Farther along, and still on the right, was the Linton residence—a happy, comfortable place during J. K.’s good days. I remember it in brown paint, and I suspect it wasn’t one of the oldest houses in the village. The last time I saw it, the paint was peeling badly, and my heart ached a little.

So, on my way upstreet, I came to many houses and other structures that had meaning for me. There was George Beckett’s harness shop and his new house and the older house on the back of the lot where we lived for a while later on; there was the Edison Girls’ brick house on the left; there was in succession, on the left, the Town Hall, the Universalist Church, the Congregationalist Church, and the Methodist Church; there were, on the right, the stores, beginning with a modest establishment run by a Mr. Brockway, an elderly man with a short beard and a quiet disposition. I don’t now see how Mr. Brockway made his living, and maybe he didn’t; maybe he only thought he did. His stock was crowded higgledy-piggledy into a rather small, dark room; he had a pronounced lack of enthusiasm about everything; and though he was polite in a melancholy sort of way, I never saw many persons in his store, or heard the sort of conversation that was audible in J. K. Linton’s establishment and that was so educational to young boys.

Beyond Mr. Brockway’s store, still on the right, was the meat market where Ben Weaver would sell you a steak for twenty-five cents, but it would be a good steak, and maybe he would give a boy a slice of bologna free. He would also give away crackling, which was the residue from pork fat tried out to make lard; I didn’t like this at all, but it was filling.

Then one came to the Linton store, the Monument House, the other drugstore—the one Fred Ainsworth didn’t own—and the S’eaver store, which I think sold clothes, furniture, and various odds and ends, and must have competed in some respects with J. K. Linton’s establishment. And there were the three churches on the left.

By this time one would be about at the bridge, the upper bridge, with I forget what on the right side and the blacksmith shop on the left side. On the far side of the bridge a road led up to the box factory and then into farm country. I think there was a cheese factory, too, and perhaps at that time, or a little earlier, they had put the cheese in boxes and shipped it out.

On such a tour of our village I would avoid the road to Barre, which kept straight ahead, and swing right toward Mill Village. The sawmill and the gristmill might engage me for a few minutes, and then I would swing right some more, past a wood-working shop above the mill dam; and this was often worth looking into—and smelled better than any perfume, except possibly new-mown hay and some scents of cooking.

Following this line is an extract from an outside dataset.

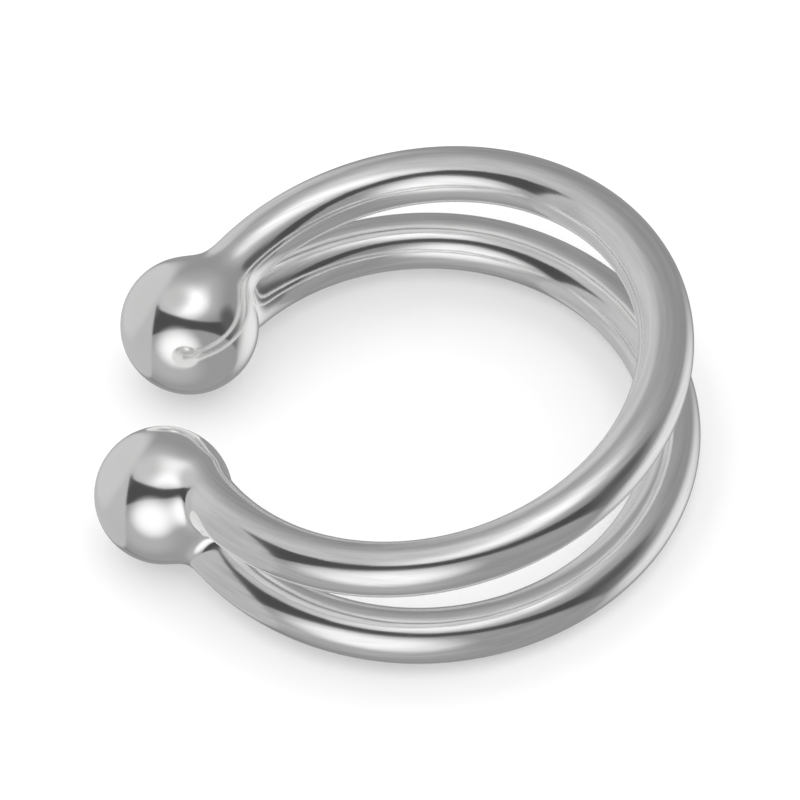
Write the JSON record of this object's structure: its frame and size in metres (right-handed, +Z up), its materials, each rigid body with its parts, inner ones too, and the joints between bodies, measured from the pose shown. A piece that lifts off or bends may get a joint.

There were a few modest houses beside the stream, and these, I believe, belonged to French-Canadian “lumpers” who worked in the stone-sheds. I was a little afraid of the French-Canadians, I can’t recall why. They were, in general, I now realize, the best-natured of men, and when they threatened to kill each other they never intended to do so. But I hurried by, if I was alone.

Opposite these houses there was a farm, owned by I don’t know whom, and what I remember of it now is the way it looked one fall—maybe the fall of 1898—when the field nearest the road had been planted to corn and pumpkins. I stole an ear of corn, which was hard chewing, but what I remember is the beauty of the yellow pumpkins among the brown stalks.

Our tour would now bring us past the Rattlesnake Tavern and so around to the stone-sheds and over another little bridge whence one could look across the marsh and the meadow and see the General E. Bass house.

Then one came to the railway station, and maybe, even after all this walking, it was still bright morning and Old Man Webb was at the throttle ready to take the train down the grade to Barre, and Jim Kennealy, the conductor, was yelling “B-o-a-r-r-r-r-dl” the way an old-fashioned conductor always did, as though two or three thousand people were waiting for the word.

I did not, in fact, leave Williamstown until 1901. Yet now it seems to be time to step aboard. It is time, after this tour of 1898, to say goodbye to that year. Jim Kennealy repeats his “B-o-a-r-r-r-r-dl” Old Man Webb pulls his throttle and blows his whistle, and the fireman—ah, if only I could have been that fireman on at least one trip!—rings the bell frantically.

We are moving, gathering speed, down the grade to Barre and points north, south, east, and west. We are also headed toward the twentieth century. I look back with homesickness and forward with eagerness. Soon we are out of sight of Williamstown and the year 1898.